Als das Parlament am 23. und 25. April 1920 seine Beratungen fortsetzt, hat der reaktionäre Kapp-Putsch die Abgeordneten wochenlang zum Fernbleiben gezwungen. Der DVP-Abgeordnete Eugen Leidig meint mit Blick auf die leeren Reihen im Parlament, dass die Bevölkerung „mit dem jetzigen Zustand durchaus zufrieden“ sein müsse, wenn sie so wenig Anteil zeige.

„Groß-Berlin wusste nicht, dass Sie reden“, wird ihm zugerufen, „sonst wären alle gekommen.“

Der Beamtensold bleibt strittig

Strittig sind in den stundenlangen Sitzungen die Beamtenbesoldung, die Einrichtung von Schlichtungsstellen und die Frage, wie lange man in Berlin gewohnt haben muss, bevor man wahlberechtigt sei. Aber dann ist es noch einmal Friedrich Freund, der liberale Regierungsbeamte, der die Wogen schlichtet mit den Worten: „Das Leben wird Ihnen sagen, was Sie getan haben, und es wird sich herausstellen, dass das Prinzip gesund und notwendig war.“

Der Preis der Stabilität

Viele der 402 Abgeordneten bleiben der Abstimmung schließlich fern. Vor allem 21 der in dieser Frage uneinigen Demokraten ziehen es vor, sich an dem Votum nicht zu beteiligen, was später als politischer Coup gewertet wird. Mit 165 zu 148 Stimmen wird die Grundlage für Berlins weitere Entwicklung gelegt.

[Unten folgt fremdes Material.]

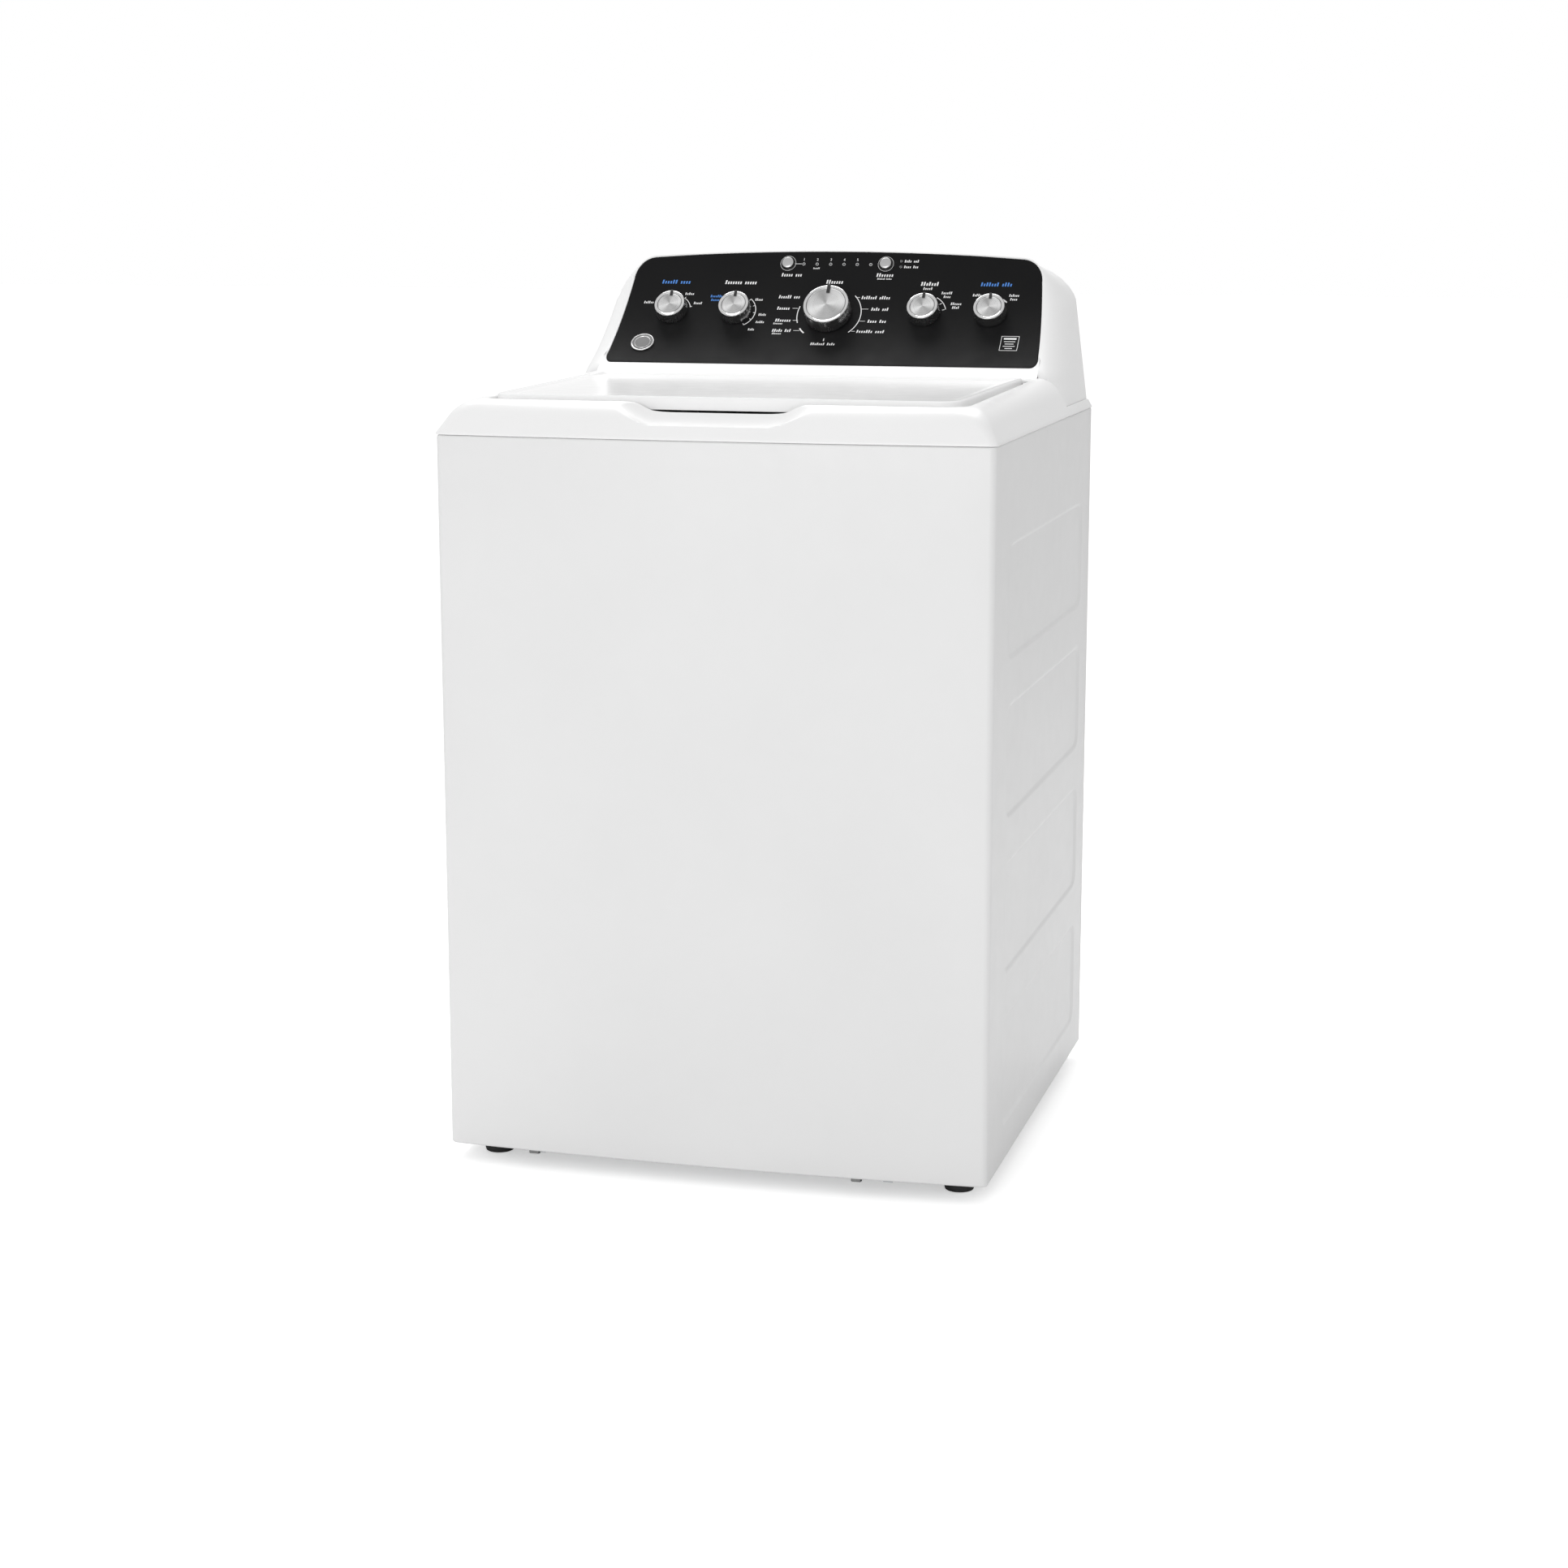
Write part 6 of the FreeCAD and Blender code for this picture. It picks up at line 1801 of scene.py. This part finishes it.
    def fin(self, start: float) -> Patch:
        """A fin that climbs round the post: a thin lens section carried up a screw line.

        Args:
            start: angle of its foot, in radians.
        Returns:
            The surface, closed at both ends.
        """
        f = np.linspace(0, 1, 61)
        angle = start + math.radians(self.fin_turn) * f
        reach = self.fin_root + 3.0 + self.fin_depth * np.sin(math.pi * f) ** 0.5
        section = np.array([(0.0, -3.4), (0.5, -2.6), (0.93, -1.7), (1.0, 0.0), (0.93, 1.7), (0.5, 2.6),
                            (0.0, 3.4)])
        r = self.fin_root + (reach[:, None] - self.fin_root) * section[None, :, 0]
        z = self.fin_foot_z + self.fin_climb * f[:, None] + section[None, :, 1] - 3.0 * section[None, :, 0]
        points = np.stack([r * np.cos(angle)[:, None], self.y + r * np.sin(angle)[:, None], z], -1)
        low, high = (0 * end + end.mean(1, keepdims=True) for end in (points[:1], points[-1:]))
        return grid_patch(np.concatenate([low, points, high]), wrap=True)


# ------------------------------------------------------------------ carried-over parts and studio
SLOTS = {part["node"]: part["material_slot"] for part in frame["record"]["subparts"]}
SLOT_NAMES = {material["slot"] for material in frame["record"]["materials"]}


@dataclass(frozen=True)
class CarriedOver:
    """The CAD nodes that keep their own shape and are only dressed."""

    def build(self) -> None:
        """Gives every shown CAD node the finish of its slot."""
        for name, node in frame["nodes"].items():
            finish = Finishes.of_slot(SLOTS[name])
            node.data.materials.clear()
            node.data.materials.append(finish.material())
            LOG.info("%s: dressed in %s", name, finish.name)


@dataclass(frozen=True)
class Studio:
    """The pale floor, the soft lights and the camera."""

    lens: float = 69.43
    spot: tuple[float, float, float] = (1.00887, -3.74091, 1.20388)
    turn: tuple[float, float, float] = (78.786, 0.0, 15.064)
    world: tuple[float, float] = (0.74, 0.67)
    floor_side: float = 30.0

    def area(self, name: str, at: tuple[float, float, float], aim: tuple[float, float, float], size: float,
             power: float) -> None:
        """A square soft light that faces a point.

        Args:
            name: of the lamp.
            at: its place.
            aim: the point that it faces.
            size: side of the square.
            power: in watts.
        """
        lamp = bpy.data.lights.new(name, "AREA")
        lamp.energy, lamp.size = power, size
        holder = bpy.data.objects.new(name, lamp)
        bpy.context.scene.collection.objects.link(holder)
        holder.location = at
        ahead = Vector(aim) - Vector(at)
        holder.rotation_euler = ahead.to_track_quat("-Z", "Y").to_euler()

    def floor(self) -> None:
        """A wide flat floor under the feet."""
        mesh = bpy.data.meshes.new("floor")
        side = self.floor_side
        corners = [(-side, -side, 0), (side, -side, 0), (side, side, 0), (-side, side, 0)]
        mesh.from_pydata(corners, [], [(0, 1, 2, 3)])
        mesh.materials.append(Finishes.floor.material())
        floor = bpy.data.objects.new("floor", mesh)
        bpy.context.scene.collection.objects.link(floor)

    def surroundings(self) -> None:
        """A white room that shines more from the left than from the right."""
        world = bpy.data.worlds.new("studio")
        world.use_nodes = True
        tree = Tree(world.node_tree)
        around = tree.add("ShaderNodeTexCoord").outputs["Generated"]
        across = tree.add("ShaderNodeSeparateXYZ", {0: around}).outputs[0]
        shine = tree.add("ShaderNodeMapRange", {
            "Value": across, "From Min": -0.7, "From Max": 0.9, "To Min": self.world[0],
            "To Max": self.world[1]}).outputs[0]
        seen = tree.add("ShaderNodeLightPath").outputs["Is Camera Ray"]
        strength = tree.maths("MAXIMUM", shine, seen)
        sky = tree.add("ShaderNodeBackground", {"Color": (1, 1, 1, 1), "Strength": strength})
        tree.add("ShaderNodeOutputWorld", {"Surface": sky.outputs[0]})
        bpy.context.scene.world = world

    def build(self) -> None:
        """Makes the studio round the machine."""
        self.floor()
        self.surroundings()
        self.area("overhead", (-0.6, 1.7, 3.2), (0, 0, 0.9), 2.2, 52.0)
        self.area("front_high", (-0.5, -5.4, 1.8), (0, 0, 0.5), 3.4, 66.0)
        bpy.context.scene.view_settings.view_transform = "Standard"
        lens = bpy.data.cameras.new("camera")
        lens.lens, lens.sensor_width = self.lens, 36.0
        lens.clip_start, lens.clip_end = 0.05, 100.0
        camera = bpy.data.objects.new("camera", lens)
        camera.location = self.spot
        camera.rotation_euler = tuple(math.radians(a) for a in self.turn)
        bpy.context.scene.collection.objects.link(camera)
        bpy.context.scene.camera = camera
        LOG.info("studio ready")


def main() -> None:
    """Builds the machine's sub-assemblies in order, then the studio."""
    logging.basicConfig(level=logging.INFO, format="%(message)s")
    sections = (CarriedOver, Cabinet, TopCover, Lid, Console, Fascia, Print, Controls, WashBasket, Studio)
    for section in sections:
        section().build()
    LOG.info("%d new pieces", len(MAKER.made))


if __name__ == "__main__":
    main()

Nicht nur verdoppelt sich die Einwohnerzahl bei Inkrafttreten des Gesetzes am 1. Oktober. Die Stadt wird mit 868 Quadratkilometern auch die flächenmäßig zweitgrößte der Welt – nach Los Angeles. Und sie gibt sich eine Verwaltungsstruktur, die selbst Speers „Germania“-Fantasien, Teilung und Wiedervereinigung übersteht. In kaum einer anderen Weltstadt sind die Interessen des Großraums und die der Bezirke so fein ausbalanciert wie in Berlin. Oft zum Ärger derjenigen, die etwas bewegen wollen. Das ist der Preis für Stabilität.